TASK: Return only the lines running from the line that holds "along = (brake_fulcrum_x" to the line that holds "obj.matrix_parent_inverse = Matrix.Identity(4)", including both.

====== SUPPLIED DATA ======

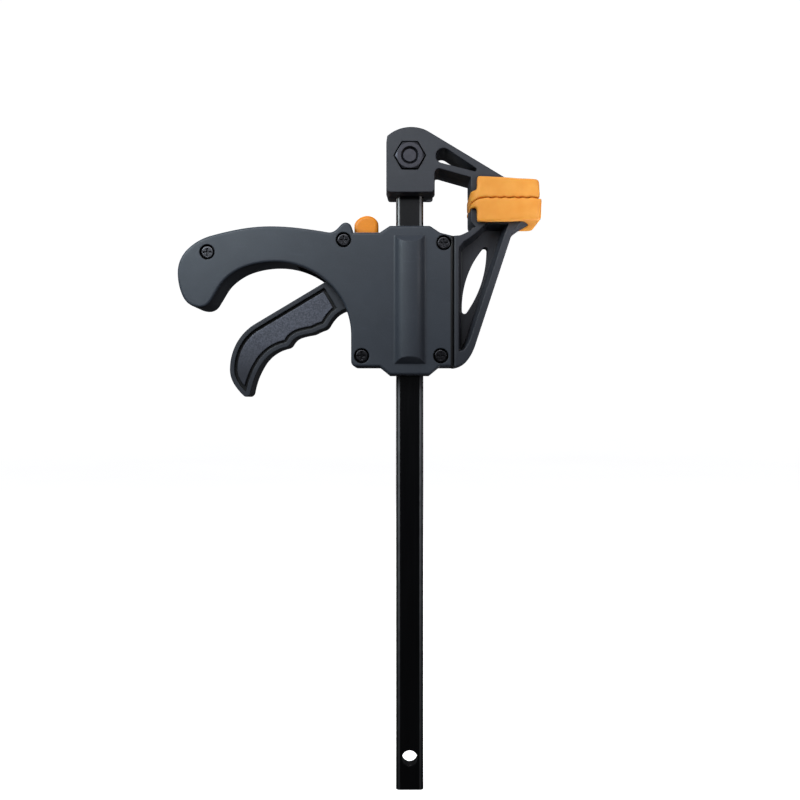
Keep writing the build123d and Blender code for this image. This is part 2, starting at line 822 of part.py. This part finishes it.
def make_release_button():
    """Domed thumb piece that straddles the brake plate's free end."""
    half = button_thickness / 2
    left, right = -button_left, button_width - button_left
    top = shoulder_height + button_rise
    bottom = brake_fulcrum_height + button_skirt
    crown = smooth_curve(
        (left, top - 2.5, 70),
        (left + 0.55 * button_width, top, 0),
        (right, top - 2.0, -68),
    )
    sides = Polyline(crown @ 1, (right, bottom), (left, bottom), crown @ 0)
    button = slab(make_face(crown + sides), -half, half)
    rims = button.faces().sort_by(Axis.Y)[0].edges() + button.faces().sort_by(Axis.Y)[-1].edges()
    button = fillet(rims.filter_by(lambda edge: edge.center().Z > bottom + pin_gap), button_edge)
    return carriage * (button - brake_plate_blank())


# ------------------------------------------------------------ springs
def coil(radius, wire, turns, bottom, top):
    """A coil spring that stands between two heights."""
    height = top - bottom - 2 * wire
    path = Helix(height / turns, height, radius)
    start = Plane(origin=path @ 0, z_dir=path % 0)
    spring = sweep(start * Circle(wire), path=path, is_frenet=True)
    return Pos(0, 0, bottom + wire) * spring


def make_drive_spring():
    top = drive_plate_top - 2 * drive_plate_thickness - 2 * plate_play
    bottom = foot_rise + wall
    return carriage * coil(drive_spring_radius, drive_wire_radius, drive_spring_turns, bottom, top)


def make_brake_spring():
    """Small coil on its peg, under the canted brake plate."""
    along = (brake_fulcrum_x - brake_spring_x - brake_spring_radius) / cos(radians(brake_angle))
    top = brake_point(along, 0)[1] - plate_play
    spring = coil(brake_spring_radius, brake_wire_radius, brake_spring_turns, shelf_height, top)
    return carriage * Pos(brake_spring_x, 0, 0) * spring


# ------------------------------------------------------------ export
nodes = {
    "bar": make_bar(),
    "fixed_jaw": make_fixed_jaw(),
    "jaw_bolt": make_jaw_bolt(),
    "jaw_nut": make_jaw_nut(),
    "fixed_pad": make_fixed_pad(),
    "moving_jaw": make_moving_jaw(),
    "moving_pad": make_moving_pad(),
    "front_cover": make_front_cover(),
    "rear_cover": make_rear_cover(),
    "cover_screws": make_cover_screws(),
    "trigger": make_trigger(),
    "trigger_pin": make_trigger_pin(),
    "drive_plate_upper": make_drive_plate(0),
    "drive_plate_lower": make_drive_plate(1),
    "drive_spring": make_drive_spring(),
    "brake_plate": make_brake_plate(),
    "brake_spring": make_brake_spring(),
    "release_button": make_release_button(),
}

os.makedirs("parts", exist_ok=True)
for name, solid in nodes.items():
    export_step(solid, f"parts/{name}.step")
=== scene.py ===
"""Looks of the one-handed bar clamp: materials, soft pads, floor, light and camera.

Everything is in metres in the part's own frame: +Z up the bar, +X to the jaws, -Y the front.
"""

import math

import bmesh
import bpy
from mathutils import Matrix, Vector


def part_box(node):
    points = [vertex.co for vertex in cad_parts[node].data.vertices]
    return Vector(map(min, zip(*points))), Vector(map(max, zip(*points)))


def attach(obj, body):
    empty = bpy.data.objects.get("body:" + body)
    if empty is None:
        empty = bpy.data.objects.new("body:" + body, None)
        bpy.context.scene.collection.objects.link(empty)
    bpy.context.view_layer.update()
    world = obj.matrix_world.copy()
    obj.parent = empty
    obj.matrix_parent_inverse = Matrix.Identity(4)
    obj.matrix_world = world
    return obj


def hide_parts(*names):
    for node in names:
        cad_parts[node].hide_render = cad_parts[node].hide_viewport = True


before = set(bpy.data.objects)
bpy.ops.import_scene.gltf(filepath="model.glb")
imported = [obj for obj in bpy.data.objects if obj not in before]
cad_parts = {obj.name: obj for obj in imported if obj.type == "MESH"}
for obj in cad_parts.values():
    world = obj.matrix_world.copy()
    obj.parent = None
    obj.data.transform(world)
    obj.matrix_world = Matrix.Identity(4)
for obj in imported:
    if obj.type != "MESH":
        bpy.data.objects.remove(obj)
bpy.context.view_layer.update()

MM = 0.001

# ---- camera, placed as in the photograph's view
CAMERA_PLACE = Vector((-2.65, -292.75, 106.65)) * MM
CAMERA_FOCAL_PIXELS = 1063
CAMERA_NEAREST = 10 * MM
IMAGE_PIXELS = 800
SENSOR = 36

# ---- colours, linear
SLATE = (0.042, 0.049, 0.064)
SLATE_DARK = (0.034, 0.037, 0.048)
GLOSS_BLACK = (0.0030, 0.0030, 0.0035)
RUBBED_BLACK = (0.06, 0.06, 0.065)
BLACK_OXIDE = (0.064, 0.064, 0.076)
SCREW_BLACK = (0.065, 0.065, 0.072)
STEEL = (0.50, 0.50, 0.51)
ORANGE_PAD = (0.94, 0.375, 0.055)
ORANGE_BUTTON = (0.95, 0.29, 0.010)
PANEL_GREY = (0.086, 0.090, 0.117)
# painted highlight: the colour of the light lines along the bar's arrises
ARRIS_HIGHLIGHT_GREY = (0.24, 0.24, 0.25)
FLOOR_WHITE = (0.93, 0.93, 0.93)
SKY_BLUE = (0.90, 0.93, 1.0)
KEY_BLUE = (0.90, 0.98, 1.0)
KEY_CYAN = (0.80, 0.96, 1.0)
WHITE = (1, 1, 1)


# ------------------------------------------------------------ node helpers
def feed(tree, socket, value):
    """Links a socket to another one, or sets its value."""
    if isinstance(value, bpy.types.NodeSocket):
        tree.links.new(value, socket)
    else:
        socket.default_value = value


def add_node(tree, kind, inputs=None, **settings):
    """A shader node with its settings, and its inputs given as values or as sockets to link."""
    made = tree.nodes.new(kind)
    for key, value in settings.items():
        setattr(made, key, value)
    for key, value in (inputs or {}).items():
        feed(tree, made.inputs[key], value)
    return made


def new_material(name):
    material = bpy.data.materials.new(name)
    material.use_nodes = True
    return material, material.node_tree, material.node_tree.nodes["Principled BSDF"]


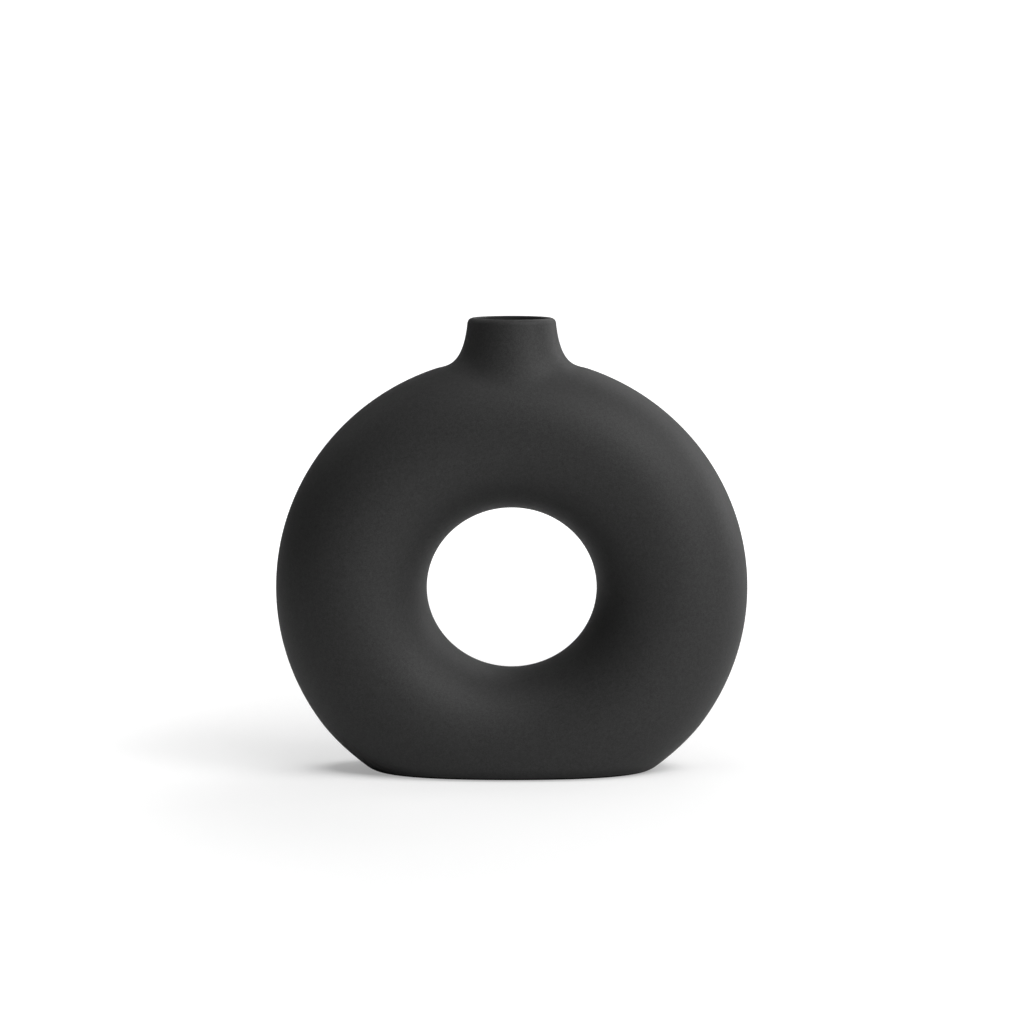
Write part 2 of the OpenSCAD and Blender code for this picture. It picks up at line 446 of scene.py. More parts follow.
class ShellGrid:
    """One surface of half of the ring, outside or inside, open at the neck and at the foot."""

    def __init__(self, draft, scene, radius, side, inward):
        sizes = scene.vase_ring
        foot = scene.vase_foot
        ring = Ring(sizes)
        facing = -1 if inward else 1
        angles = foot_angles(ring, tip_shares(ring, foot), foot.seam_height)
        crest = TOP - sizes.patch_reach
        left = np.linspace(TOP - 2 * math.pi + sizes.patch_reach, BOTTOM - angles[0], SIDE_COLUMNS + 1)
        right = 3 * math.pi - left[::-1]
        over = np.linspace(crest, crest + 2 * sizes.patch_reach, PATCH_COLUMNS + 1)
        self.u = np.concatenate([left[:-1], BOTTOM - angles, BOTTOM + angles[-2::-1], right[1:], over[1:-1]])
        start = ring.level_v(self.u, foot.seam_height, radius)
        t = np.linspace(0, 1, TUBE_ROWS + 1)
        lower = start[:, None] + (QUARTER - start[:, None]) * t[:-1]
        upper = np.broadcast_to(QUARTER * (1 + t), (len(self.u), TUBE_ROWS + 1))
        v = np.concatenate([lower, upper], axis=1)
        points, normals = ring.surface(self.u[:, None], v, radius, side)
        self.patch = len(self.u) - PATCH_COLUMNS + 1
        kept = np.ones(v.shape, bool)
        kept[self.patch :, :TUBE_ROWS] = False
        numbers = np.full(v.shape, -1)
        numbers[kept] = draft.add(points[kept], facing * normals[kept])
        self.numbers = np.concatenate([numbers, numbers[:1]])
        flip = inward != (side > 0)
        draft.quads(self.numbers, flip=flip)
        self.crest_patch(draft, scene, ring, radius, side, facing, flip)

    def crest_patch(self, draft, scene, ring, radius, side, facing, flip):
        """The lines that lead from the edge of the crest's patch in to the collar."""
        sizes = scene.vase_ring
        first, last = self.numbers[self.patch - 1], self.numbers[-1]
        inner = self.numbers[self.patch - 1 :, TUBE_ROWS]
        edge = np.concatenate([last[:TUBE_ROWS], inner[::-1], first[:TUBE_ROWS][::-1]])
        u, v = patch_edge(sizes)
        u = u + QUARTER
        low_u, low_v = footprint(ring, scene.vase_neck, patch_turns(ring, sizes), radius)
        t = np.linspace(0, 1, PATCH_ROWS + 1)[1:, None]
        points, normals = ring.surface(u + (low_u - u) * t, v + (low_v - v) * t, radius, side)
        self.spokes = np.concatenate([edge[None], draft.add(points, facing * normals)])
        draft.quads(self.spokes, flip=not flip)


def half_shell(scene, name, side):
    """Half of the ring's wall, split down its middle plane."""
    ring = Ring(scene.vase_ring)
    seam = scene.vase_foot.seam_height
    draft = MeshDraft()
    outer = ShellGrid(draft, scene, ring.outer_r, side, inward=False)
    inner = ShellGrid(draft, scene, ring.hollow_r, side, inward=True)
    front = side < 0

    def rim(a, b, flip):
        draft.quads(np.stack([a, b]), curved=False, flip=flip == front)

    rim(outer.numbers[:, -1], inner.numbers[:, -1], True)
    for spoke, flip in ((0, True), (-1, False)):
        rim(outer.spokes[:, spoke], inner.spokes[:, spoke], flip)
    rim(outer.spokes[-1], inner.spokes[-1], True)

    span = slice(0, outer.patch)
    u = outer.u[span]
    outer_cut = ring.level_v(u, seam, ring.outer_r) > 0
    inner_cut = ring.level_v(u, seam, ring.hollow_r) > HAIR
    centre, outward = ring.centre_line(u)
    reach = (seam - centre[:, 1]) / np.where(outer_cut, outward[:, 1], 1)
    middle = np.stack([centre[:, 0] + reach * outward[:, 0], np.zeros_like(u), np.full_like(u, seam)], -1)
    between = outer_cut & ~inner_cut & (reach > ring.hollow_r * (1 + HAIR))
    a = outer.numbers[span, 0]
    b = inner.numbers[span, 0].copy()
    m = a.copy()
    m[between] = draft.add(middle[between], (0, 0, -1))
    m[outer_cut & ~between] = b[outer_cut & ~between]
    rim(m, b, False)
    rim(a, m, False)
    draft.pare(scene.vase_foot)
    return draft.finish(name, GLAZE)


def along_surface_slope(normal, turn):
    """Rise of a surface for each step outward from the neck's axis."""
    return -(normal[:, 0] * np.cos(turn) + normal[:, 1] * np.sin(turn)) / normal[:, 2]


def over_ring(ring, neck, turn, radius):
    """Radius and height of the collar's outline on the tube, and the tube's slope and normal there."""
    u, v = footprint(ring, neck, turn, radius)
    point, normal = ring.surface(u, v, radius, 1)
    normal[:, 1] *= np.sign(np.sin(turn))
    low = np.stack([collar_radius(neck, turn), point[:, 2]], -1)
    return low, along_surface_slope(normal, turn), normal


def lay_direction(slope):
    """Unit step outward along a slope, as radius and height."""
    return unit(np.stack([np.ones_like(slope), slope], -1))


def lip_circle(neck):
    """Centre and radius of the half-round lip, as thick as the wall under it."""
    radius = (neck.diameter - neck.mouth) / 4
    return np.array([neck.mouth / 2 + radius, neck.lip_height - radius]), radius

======

SOLVED EXERCISE:
    along = (brake_fulcrum_x - brake_spring_x - brake_spring_radius) / cos(radians(brake_angle))
    top = brake_point(along, 0)[1] - plate_play
    spring = coil(brake_spring_radius, brake_wire_radius, brake_spring_turns, shelf_height, top)
    return carriage * Pos(brake_spring_x, 0, 0) * spring


# ------------------------------------------------------------ export
nodes = {
    "bar": make_bar(),
    "fixed_jaw": make_fixed_jaw(),
    "jaw_bolt": make_jaw_bolt(),
    "jaw_nut": make_jaw_nut(),
    "fixed_pad": make_fixed_pad(),
    "moving_jaw": make_moving_jaw(),
    "moving_pad": make_moving_pad(),
    "front_cover": make_front_cover(),
    "rear_cover": make_rear_cover(),
    "cover_screws": make_cover_screws(),
    "trigger": make_trigger(),
    "trigger_pin": make_trigger_pin(),
    "drive_plate_upper": make_drive_plate(0),
    "drive_plate_lower": make_drive_plate(1),
    "drive_spring": make_drive_spring(),
    "brake_plate": make_brake_plate(),
    "brake_spring": make_brake_spring(),
    "release_button": make_release_button(),
}

os.makedirs("parts", exist_ok=True)
for name, solid in nodes.items():
    export_step(solid, f"parts/{name}.step")
=== scene.py ===
"""Looks of the one-handed bar clamp: materials, soft pads, floor, light and camera.

Everything is in metres in the part's own frame: +Z up the bar, +X to the jaws, -Y the front.
"""

import math

import bmesh
import bpy
from mathutils import Matrix, Vector


def part_box(node):
    points = [vertex.co for vertex in cad_parts[node].data.vertices]
    return Vector(map(min, zip(*points))), Vector(map(max, zip(*points)))


def attach(obj, body):
    empty = bpy.data.objects.get("body:" + body)
    if empty is None:
        empty = bpy.data.objects.new("body:" + body, None)
        bpy.context.scene.collection.objects.link(empty)
    bpy.context.view_layer.update()
    world = obj.matrix_world.copy()
    obj.parent = empty
    obj.matrix_parent_inverse = Matrix.Identity(4)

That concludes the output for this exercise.